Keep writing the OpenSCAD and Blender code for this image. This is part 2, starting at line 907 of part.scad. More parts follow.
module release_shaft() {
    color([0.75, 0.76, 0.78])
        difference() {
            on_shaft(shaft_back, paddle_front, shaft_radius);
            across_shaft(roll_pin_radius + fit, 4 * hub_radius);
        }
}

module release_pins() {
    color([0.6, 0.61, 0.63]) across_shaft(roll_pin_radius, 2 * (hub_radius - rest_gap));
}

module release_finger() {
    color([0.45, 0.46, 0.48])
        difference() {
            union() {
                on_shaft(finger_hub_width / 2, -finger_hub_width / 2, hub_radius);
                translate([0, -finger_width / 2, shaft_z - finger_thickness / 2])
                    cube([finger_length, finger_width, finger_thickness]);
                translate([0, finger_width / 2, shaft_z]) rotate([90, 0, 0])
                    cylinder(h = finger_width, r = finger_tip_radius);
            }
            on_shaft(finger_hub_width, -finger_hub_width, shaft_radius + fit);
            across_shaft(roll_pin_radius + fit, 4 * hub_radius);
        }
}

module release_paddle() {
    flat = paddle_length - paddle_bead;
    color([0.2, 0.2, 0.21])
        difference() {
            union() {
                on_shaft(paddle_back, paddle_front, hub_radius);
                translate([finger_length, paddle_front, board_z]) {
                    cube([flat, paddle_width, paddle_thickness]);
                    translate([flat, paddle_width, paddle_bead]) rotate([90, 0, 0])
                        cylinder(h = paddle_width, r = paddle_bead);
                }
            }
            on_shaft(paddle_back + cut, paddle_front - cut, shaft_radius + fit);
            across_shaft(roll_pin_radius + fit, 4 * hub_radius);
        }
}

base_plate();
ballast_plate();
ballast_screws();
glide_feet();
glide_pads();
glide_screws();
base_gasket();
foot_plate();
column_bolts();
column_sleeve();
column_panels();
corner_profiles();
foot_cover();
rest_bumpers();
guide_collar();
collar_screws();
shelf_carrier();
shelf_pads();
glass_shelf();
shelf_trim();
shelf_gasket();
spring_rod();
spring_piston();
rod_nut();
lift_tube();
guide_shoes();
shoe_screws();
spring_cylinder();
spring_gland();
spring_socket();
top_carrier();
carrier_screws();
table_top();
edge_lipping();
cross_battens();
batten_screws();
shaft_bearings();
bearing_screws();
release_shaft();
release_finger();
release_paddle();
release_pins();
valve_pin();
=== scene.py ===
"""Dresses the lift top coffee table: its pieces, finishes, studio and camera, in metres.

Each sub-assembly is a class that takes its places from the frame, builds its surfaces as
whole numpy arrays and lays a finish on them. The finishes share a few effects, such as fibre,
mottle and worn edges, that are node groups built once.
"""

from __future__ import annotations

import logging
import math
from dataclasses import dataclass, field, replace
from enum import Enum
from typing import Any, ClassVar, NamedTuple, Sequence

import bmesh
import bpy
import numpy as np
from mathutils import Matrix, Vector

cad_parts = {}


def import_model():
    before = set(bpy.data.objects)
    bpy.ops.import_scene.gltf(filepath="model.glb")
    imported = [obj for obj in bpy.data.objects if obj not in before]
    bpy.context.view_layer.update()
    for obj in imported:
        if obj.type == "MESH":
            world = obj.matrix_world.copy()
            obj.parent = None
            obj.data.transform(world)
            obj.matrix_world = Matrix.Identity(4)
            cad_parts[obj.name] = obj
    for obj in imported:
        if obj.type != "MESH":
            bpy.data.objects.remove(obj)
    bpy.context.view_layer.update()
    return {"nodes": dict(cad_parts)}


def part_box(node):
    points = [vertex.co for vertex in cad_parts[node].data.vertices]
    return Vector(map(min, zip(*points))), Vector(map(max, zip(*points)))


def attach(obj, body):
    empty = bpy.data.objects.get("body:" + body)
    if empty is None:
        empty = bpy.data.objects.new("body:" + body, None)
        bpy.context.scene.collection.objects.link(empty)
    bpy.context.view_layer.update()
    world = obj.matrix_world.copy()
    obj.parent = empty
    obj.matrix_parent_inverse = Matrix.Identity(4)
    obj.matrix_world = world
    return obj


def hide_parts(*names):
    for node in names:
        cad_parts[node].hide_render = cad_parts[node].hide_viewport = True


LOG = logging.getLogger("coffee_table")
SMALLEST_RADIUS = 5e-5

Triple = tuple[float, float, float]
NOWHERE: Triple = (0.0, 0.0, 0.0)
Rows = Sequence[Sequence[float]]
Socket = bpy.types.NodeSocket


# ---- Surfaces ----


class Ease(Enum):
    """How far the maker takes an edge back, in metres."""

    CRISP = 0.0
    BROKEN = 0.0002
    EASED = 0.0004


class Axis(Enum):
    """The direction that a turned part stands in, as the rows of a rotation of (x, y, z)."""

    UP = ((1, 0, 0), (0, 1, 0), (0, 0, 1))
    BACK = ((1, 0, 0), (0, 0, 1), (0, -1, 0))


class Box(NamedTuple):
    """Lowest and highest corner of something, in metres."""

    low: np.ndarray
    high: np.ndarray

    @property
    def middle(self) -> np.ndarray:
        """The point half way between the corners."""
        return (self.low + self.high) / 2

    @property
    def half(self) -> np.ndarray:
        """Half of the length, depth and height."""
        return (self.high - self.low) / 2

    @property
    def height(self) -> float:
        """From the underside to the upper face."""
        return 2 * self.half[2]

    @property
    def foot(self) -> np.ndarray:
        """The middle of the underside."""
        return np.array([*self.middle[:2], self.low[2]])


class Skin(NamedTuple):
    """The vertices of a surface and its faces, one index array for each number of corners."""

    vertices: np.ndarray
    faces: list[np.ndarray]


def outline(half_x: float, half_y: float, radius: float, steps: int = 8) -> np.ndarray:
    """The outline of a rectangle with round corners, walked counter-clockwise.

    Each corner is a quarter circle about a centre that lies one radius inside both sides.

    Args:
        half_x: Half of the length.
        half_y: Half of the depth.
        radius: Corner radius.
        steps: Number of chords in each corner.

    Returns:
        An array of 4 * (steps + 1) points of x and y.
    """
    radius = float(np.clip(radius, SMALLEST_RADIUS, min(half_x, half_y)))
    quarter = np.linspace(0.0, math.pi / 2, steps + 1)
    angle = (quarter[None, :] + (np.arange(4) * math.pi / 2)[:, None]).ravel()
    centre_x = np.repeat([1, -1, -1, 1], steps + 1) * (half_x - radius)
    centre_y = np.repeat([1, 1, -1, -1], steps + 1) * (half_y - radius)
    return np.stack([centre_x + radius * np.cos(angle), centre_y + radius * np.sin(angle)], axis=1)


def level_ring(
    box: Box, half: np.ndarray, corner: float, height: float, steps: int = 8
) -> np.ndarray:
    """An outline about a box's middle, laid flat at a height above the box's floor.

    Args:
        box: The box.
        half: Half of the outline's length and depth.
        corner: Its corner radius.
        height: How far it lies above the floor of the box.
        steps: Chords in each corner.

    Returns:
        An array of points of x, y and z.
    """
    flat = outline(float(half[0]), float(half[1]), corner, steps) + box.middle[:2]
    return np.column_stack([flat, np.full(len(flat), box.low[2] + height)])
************
# Exercise:
Extract the complete listing verbatim.

# Complete output:
Keep writing the OpenSCAD and Blender code for this image. This is part 2, starting at line 907 of part.scad. More parts follow.
module release_shaft() {
    color([0.75, 0.76, 0.78])
        difference() {
            on_shaft(shaft_back, paddle_front, shaft_radius);
            across_shaft(roll_pin_radius + fit, 4 * hub_radius);
        }
}

module release_pins() {
    color([0.6, 0.61, 0.63]) across_shaft(roll_pin_radius, 2 * (hub_radius - rest_gap));
}

module release_finger() {
    color([0.45, 0.46, 0.48])
        difference() {
            union() {
                on_shaft(finger_hub_width / 2, -finger_hub_width / 2, hub_radius);
                translate([0, -finger_width / 2, shaft_z - finger_thickness / 2])
                    cube([finger_length, finger_width, finger_thickness]);
                translate([0, finger_width / 2, shaft_z]) rotate([90, 0, 0])
                    cylinder(h = finger_width, r = finger_tip_radius);
            }
            on_shaft(finger_hub_width, -finger_hub_width, shaft_radius + fit);
            across_shaft(roll_pin_radius + fit, 4 * hub_radius);
        }
}

module release_paddle() {
    flat = paddle_length - paddle_bead;
    color([0.2, 0.2, 0.21])
        difference() {
            union() {
                on_shaft(paddle_back, paddle_front, hub_radius);
                translate([finger_length, paddle_front, board_z]) {
                    cube([flat, paddle_width, paddle_thickness]);
                    translate([flat, paddle_width, paddle_bead]) rotate([90, 0, 0])
                        cylinder(h = paddle_width, r = paddle_bead);
                }
            }
            on_shaft(paddle_back + cut, paddle_front - cut, shaft_radius + fit);
            across_shaft(roll_pin_radius + fit, 4 * hub_radius);
        }
}

base_plate();
ballast_plate();
ballast_screws();
glide_feet();
glide_pads();
glide_screws();
base_gasket();
foot_plate();
column_bolts();
column_sleeve();
column_panels();
corner_profiles();
foot_cover();
rest_bumpers();
guide_collar();
collar_screws();
shelf_carrier();
shelf_pads();
glass_shelf();
shelf_trim();
shelf_gasket();
spring_rod();
spring_piston();
rod_nut();
lift_tube();
guide_shoes();
shoe_screws();
spring_cylinder();
spring_gland();
spring_socket();
top_carrier();
carrier_screws();
table_top();
edge_lipping();
cross_battens();
batten_screws();
shaft_bearings();
bearing_screws();
release_shaft();
release_finger();
release_paddle();
release_pins();
valve_pin();
=== scene.py ===
"""Dresses the lift top coffee table: its pieces, finishes, studio and camera, in metres.

Each sub-assembly is a class that takes its places from the frame, builds its surfaces as
whole numpy arrays and lays a finish on them. The finishes share a few effects, such as fibre,
mottle and worn edges, that are node groups built once.
"""

from __future__ import annotations

import logging
import math
from dataclasses import dataclass, field, replace
from enum import Enum
from typing import Any, ClassVar, NamedTuple, Sequence

import bmesh
import bpy
import numpy as np
from mathutils import Matrix, Vector

cad_parts = {}


def import_model():
    before = set(bpy.data.objects)
    bpy.ops.import_scene.gltf(filepath="model.glb")
    imported = [obj for obj in bpy.data.objects if obj not in before]
    bpy.context.view_layer.update()
    for obj in imported:
        if obj.type == "MESH":
            world = obj.matrix_world.copy()
            obj.parent = None
            obj.data.transform(world)
            obj.matrix_world = Matrix.Identity(4)
            cad_parts[obj.name] = obj
    for obj in imported:
        if obj.type != "MESH":
            bpy.data.objects.remove(obj)
    bpy.context.view_layer.update()
    return {"nodes": dict(cad_parts)}


def part_box(node):
    points = [vertex.co for vertex in cad_parts[node].data.vertices]
    return Vector(map(min, zip(*points))), Vector(map(max, zip(*points)))


def attach(obj, body):
    empty = bpy.data.objects.get("body:" + body)
    if empty is None:
        empty = bpy.data.objects.new("body:" + body, None)
        bpy.context.scene.collection.objects.link(empty)
    bpy.context.view_layer.update()
    world = obj.matrix_world.copy()
    obj.parent = empty
    obj.matrix_parent_inverse = Matrix.Identity(4)
    obj.matrix_world = world
    return obj


def hide_parts(*names):
    for node in names:
        cad_parts[node].hide_render = cad_parts[node].hide_viewport = True


LOG = logging.getLogger("coffee_table")
SMALLEST_RADIUS = 5e-5

Triple = tuple[float, float, float]
NOWHERE: Triple = (0.0, 0.0, 0.0)
Rows = Sequence[Sequence[float]]
Socket = bpy.types.NodeSocket


# ---- Surfaces ----


class Ease(Enum):
    """How far the maker takes an edge back, in metres."""

    CRISP = 0.0
    BROKEN = 0.0002
    EASED = 0.0004


class Axis(Enum):
    """The direction that a turned part stands in, as the rows of a rotation of (x, y, z)."""

    UP = ((1, 0, 0), (0, 1, 0), (0, 0, 1))
    BACK = ((1, 0, 0), (0, 0, 1), (0, -1, 0))


class Box(NamedTuple):
    """Lowest and highest corner of something, in metres."""

    low: np.ndarray
    high: np.ndarray

    @property
    def middle(self) -> np.ndarray:
        """The point half way between the corners."""
        return (self.low + self.high) / 2

    @property
    def half(self) -> np.ndarray:
        """Half of the length, depth and height."""
        return (self.high - self.low) / 2

    @property
    def height(self) -> float:
        """From the underside to the upper face."""
        return 2 * self.half[2]

    @property
    def foot(self) -> np.ndarray:
        """The middle of the underside."""
        return np.array([*self.middle[:2], self.low[2]])


class Skin(NamedTuple):
    """The vertices of a surface and its faces, one index array for each number of corners."""

    vertices: np.ndarray
    faces: list[np.ndarray]


def outline(half_x: float, half_y: float, radius: float, steps: int = 8) -> np.ndarray:
    """The outline of a rectangle with round corners, walked counter-clockwise.

    Each corner is a quarter circle about a centre that lies one radius inside both sides.

    Args:
        half_x: Half of the length.
        half_y: Half of the depth.
        radius: Corner radius.
        steps: Number of chords in each corner.

    Returns:
        An array of 4 * (steps + 1) points of x and y.
    """
    radius = float(np.clip(radius, SMALLEST_RADIUS, min(half_x, half_y)))
    quarter = np.linspace(0.0, math.pi / 2, steps + 1)
    angle = (quarter[None, :] + (np.arange(4) * math.pi / 2)[:, None]).ravel()
    centre_x = np.repeat([1, -1, -1, 1], steps + 1) * (half_x - radius)
    centre_y = np.repeat([1, 1, -1, -1], steps + 1) * (half_y - radius)
    return np.stack([centre_x + radius * np.cos(angle), centre_y + radius * np.sin(angle)], axis=1)


def level_ring(
    box: Box, half: np.ndarray, corner: float, height: float, steps: int = 8
) -> np.ndarray:
    """An outline about a box's middle, laid flat at a height above the box's floor.

    Args:
        box: The box.
        half: Half of the outline's length and depth.
        corner: Its corner radius.
        height: How far it lies above the floor of the box.
        steps: Chords in each corner.

    Returns:
        An array of points of x, y and z.
    """
    flat = outline(float(half[0]), float(half[1]), corner, steps) + box.middle[:2]
    return np.column_stack([flat, np.full(len(flat), box.low[2] + height)])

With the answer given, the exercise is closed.